Steam engines were the workhorses after the war and remained important for a long time into the period of German partition. The DR's last steam engine (on normal-gauge tracks) was taken out of service on 28 May 1988. Much of the electrified rail network that existed in (present-day) eastern Germany in 1945 had been removed and sent to the Soviet Union as war reparations in the early years of Soviet occupation.  By the early 1970s, only a small portion of the tracks in the GDR had been electrified in comparison with those in Western Europe; the GDR leadership chose to reduce the pace of electrification and instead relied on mostly Russian-made diesel locomotives due to the easy availability of fuel from the Soviet Union at subsidised prices.

When the GDR's energy costs began to rise dramatically in the early 1980s (in part because the Soviet Union ceased to subsidize the price of fuel sold to the GDR), the DR embarked on a large rail electrification campaign as the GDR's electrical power grid could be supplied with electricity generated from the burning of domestically-produced lignite.

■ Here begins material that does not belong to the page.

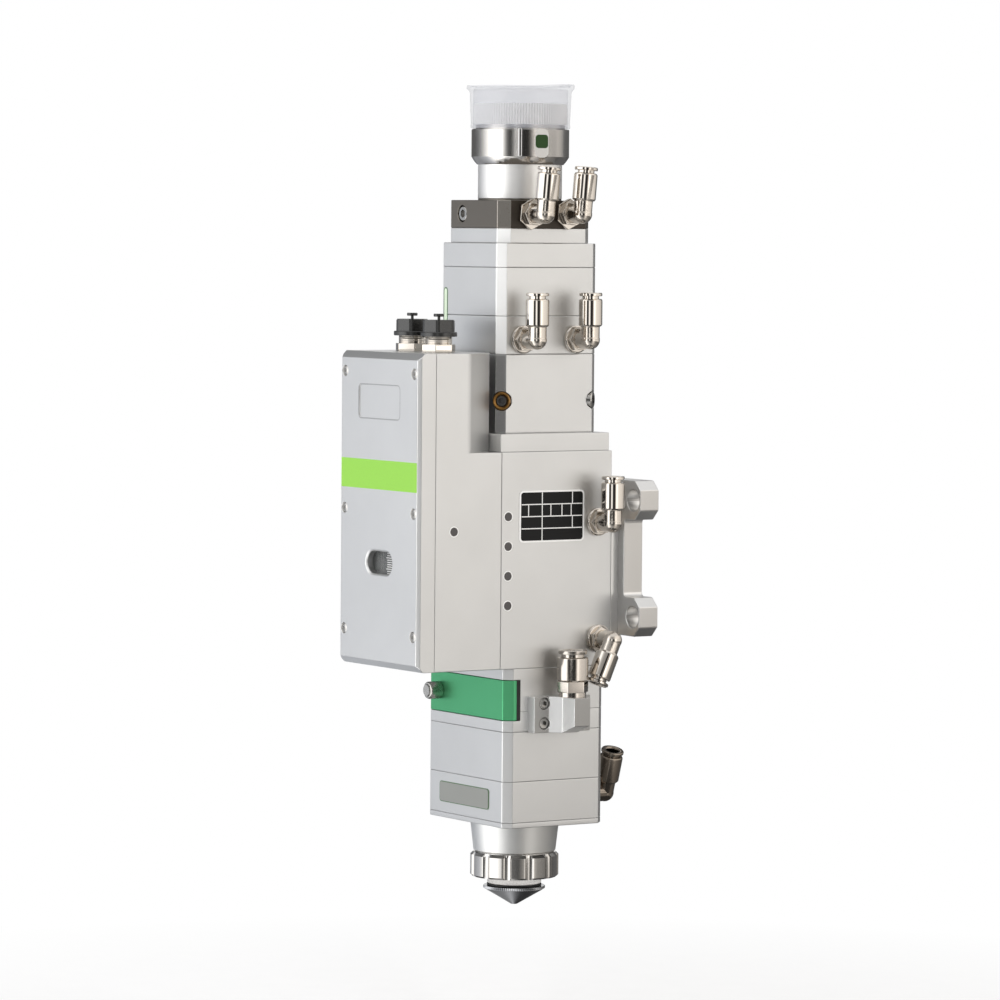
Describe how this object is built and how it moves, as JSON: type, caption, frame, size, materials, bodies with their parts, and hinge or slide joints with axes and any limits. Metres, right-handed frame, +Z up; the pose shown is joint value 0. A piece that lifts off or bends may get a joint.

The electrified rail network grew from 11.5% in 1979 to 27.3% by 1990.

The DR in Berlin during the Cold War
Due to the Four-Power Occupation Agreements for Berlin, in which the long-term division of Germany and Berlin (the partition of Germany into two German states; and Berlin partitioned into two principal zones of occupation, West Berlin and East Berlin) was not foreseen, the DR operated the long-haul railway service (Fernverkehr) and barge canals in both East and West Berlin throughout the years of the Cold War (and also after the reunification of Germany) until the merger of the DR and DB in January 1994.  This led to unique situations due to the occupied status of West Berlin and the presence of the DR there.  For example, there were Bahnpolizei (railway police) employed by the DR in their West Berlin railway stations who were controlled by the GDR Interior Ministry, although the three Western Allies (the United States, Great Britain, and France) never officially recognized the authority of the GDR government in the Soviet (Eastern) sector of Berlin, let alone in West Berlin.  For this reason, the West Berlin Polizei had separate patrols who were empowered to maintain law and order in the West Berlin railway stations.

The West German Deutsche Bundesbahn (DB) maintained a ticket office in West Berlin for many years on Hardenbergstraße near the main Zoological Garden railway station that was run by the Eastern Reichsbahn.  One reason for this was due to the generally poor customer service offered at the DR's ticket counters .  Another reason may have been psychological – to promote a visible West German government presence in West Berlin.

Another oddity was the presence of a ticket counter at the East Berlin station Berlin Ostbahnhof (known as Berlin Hauptbahnhof from 1987 to 1998) operated by the Soviet (later Russian) military to facilitate transport of their personnel to and from Russia.  A special military train regularly operated between Berlin and Moscow until 1994 when the Russian military finally withdrew from Germany.  Each of the Western Allies also maintained their stations and ticket offices in their respective zones:

United States: Lichterfelde West;
United Kingdom: Charlottenburg; and
France: Tegel.

The Western Allies operated military trains over DR lines converging on the route between Berlin-Wannsee and Marienborn.  DR conductors and engine crews managed these trains while military transport officers and soldiers dealt with their passengers and the Soviet military checkpoint officials at Marienborn.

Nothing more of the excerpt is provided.